— Start —

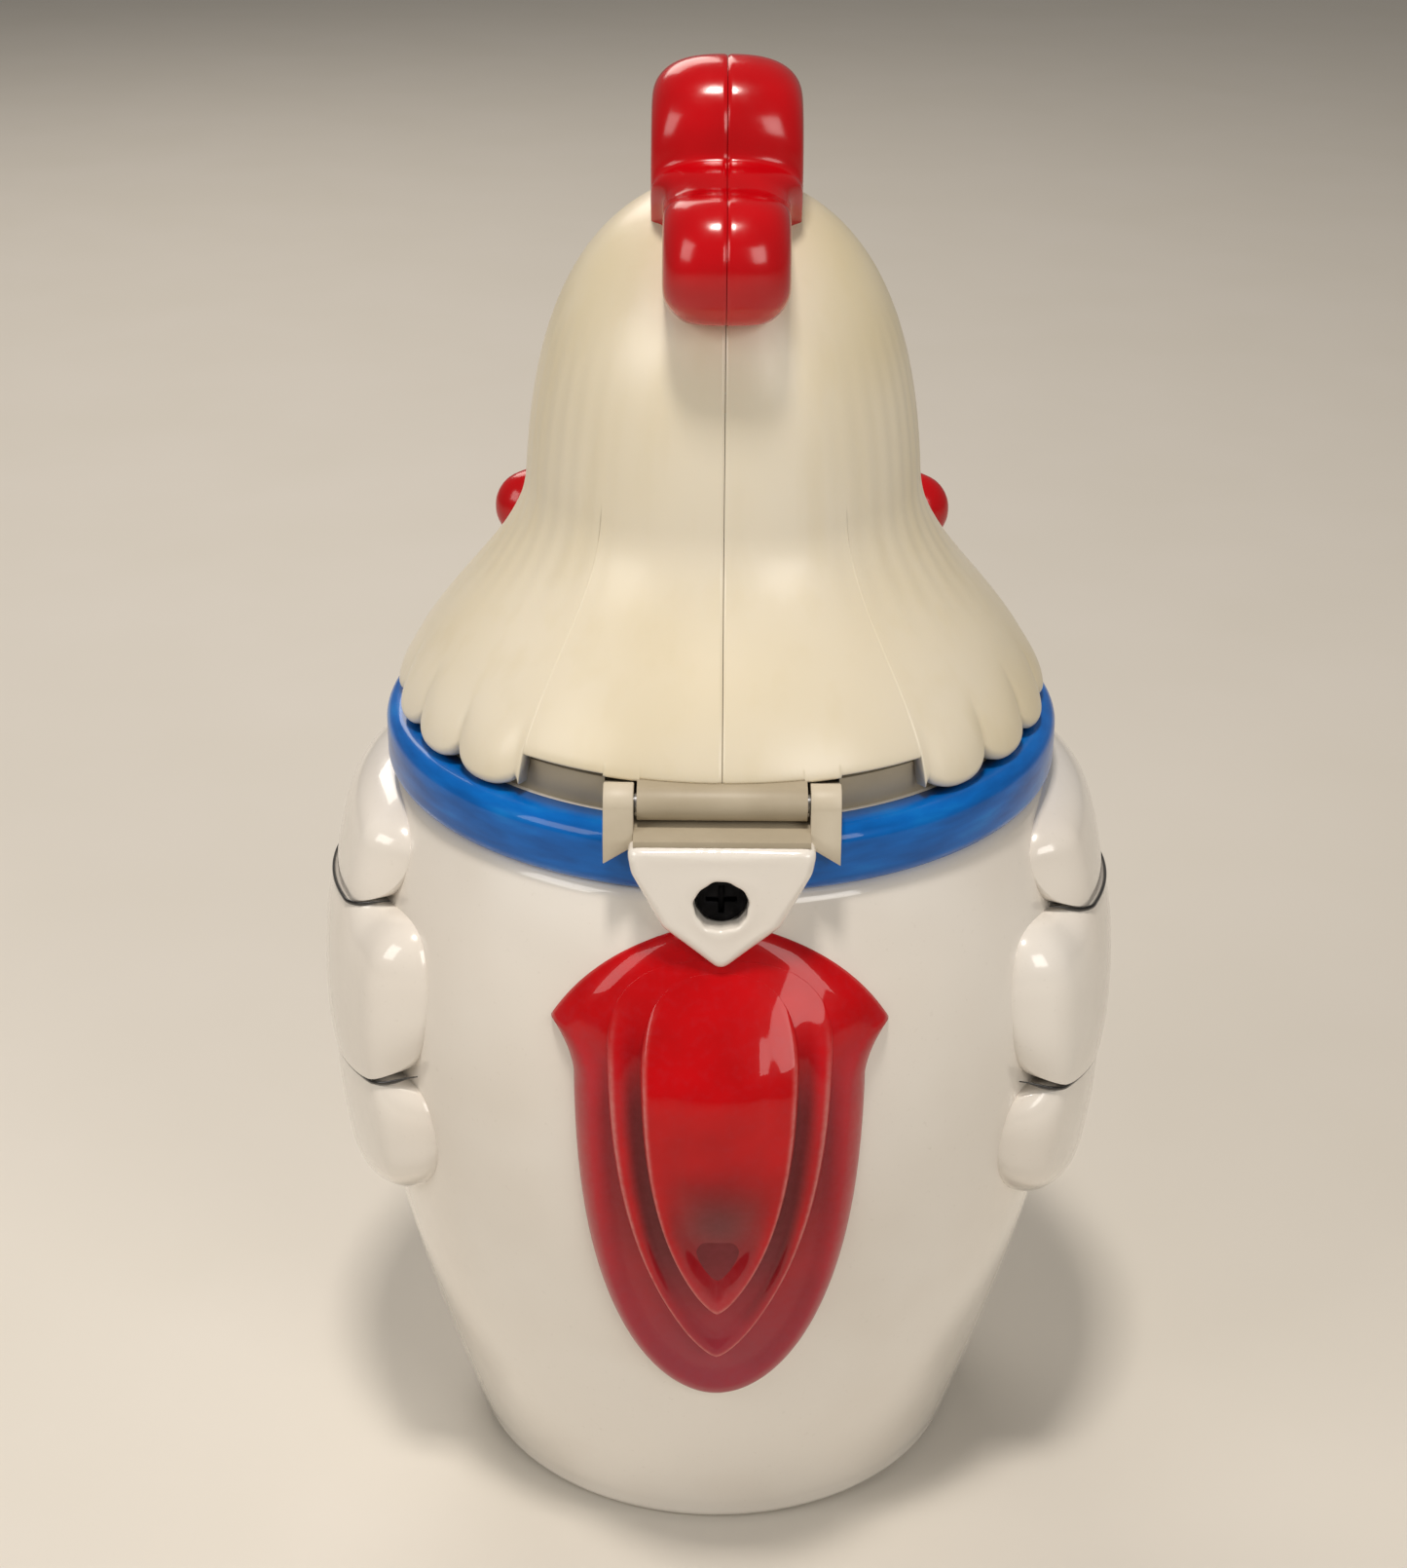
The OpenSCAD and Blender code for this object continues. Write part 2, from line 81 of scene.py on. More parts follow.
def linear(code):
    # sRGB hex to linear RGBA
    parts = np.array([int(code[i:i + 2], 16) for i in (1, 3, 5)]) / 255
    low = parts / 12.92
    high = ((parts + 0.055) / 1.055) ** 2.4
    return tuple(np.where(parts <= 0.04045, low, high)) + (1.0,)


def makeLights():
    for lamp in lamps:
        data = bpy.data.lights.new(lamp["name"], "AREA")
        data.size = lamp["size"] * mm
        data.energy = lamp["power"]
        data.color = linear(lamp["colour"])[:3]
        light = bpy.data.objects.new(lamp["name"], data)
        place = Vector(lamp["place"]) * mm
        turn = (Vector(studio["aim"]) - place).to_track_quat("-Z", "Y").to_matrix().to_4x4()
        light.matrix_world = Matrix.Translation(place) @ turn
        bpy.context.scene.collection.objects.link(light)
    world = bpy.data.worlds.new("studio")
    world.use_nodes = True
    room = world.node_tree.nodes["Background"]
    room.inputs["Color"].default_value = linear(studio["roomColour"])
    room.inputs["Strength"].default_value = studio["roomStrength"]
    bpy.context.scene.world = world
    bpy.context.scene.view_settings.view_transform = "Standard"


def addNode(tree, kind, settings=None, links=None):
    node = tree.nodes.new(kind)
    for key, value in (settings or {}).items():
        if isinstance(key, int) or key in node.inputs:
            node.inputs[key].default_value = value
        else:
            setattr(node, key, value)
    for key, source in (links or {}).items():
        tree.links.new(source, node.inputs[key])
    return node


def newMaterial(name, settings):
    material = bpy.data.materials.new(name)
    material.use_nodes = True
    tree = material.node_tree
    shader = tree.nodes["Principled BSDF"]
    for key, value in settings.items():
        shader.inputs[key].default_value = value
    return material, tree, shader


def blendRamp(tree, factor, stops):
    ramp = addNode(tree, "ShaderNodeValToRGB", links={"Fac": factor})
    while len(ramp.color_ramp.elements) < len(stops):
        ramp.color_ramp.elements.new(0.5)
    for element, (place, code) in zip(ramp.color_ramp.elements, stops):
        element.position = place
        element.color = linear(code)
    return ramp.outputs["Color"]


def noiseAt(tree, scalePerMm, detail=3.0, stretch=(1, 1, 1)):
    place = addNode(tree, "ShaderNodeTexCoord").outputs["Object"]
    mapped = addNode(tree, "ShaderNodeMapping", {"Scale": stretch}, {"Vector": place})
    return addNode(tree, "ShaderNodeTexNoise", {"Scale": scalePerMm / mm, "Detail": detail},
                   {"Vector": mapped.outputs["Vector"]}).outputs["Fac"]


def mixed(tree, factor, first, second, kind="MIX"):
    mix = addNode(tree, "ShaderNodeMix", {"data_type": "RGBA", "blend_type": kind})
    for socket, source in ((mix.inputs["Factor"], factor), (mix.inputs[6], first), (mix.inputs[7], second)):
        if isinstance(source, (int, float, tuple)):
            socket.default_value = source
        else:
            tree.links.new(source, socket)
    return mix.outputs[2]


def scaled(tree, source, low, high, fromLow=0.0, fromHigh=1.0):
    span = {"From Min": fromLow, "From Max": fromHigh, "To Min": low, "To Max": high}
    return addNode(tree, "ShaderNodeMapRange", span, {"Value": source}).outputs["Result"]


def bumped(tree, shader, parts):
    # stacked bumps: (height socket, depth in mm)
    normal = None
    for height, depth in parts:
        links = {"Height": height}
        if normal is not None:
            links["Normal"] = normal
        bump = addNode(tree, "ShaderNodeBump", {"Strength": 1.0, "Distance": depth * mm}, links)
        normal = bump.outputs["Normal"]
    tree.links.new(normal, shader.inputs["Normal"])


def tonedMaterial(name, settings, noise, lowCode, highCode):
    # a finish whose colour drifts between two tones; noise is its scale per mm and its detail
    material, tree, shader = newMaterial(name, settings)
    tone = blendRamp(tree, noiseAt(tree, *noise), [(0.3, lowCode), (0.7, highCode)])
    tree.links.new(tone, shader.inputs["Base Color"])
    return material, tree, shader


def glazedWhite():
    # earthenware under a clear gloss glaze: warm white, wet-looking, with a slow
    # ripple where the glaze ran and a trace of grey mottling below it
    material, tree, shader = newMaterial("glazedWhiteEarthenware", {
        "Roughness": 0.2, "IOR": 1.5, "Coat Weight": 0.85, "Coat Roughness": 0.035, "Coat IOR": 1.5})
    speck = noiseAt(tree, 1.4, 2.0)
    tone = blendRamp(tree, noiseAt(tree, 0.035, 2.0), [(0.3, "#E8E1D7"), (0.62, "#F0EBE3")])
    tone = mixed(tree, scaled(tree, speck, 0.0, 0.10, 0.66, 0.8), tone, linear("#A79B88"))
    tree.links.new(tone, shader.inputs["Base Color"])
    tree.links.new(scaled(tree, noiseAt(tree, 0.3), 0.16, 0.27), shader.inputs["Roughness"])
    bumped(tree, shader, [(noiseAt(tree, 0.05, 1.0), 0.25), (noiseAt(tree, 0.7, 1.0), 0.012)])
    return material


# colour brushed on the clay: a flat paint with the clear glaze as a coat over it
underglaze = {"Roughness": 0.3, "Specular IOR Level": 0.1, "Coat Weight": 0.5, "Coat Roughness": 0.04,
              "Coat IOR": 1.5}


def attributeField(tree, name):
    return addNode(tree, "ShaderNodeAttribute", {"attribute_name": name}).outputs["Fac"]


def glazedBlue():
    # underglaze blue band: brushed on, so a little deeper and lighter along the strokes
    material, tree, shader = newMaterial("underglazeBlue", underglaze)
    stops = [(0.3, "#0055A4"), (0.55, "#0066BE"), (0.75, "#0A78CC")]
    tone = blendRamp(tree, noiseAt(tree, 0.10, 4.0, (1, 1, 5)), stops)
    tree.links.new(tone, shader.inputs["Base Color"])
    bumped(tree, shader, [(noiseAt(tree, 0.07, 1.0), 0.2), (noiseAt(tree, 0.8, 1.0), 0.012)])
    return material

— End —

> STATED TASK: Exactly how many lines in the data above contain the word "scene"? Respond with the number and nothing more.

> FINISHED EXERCISE: 4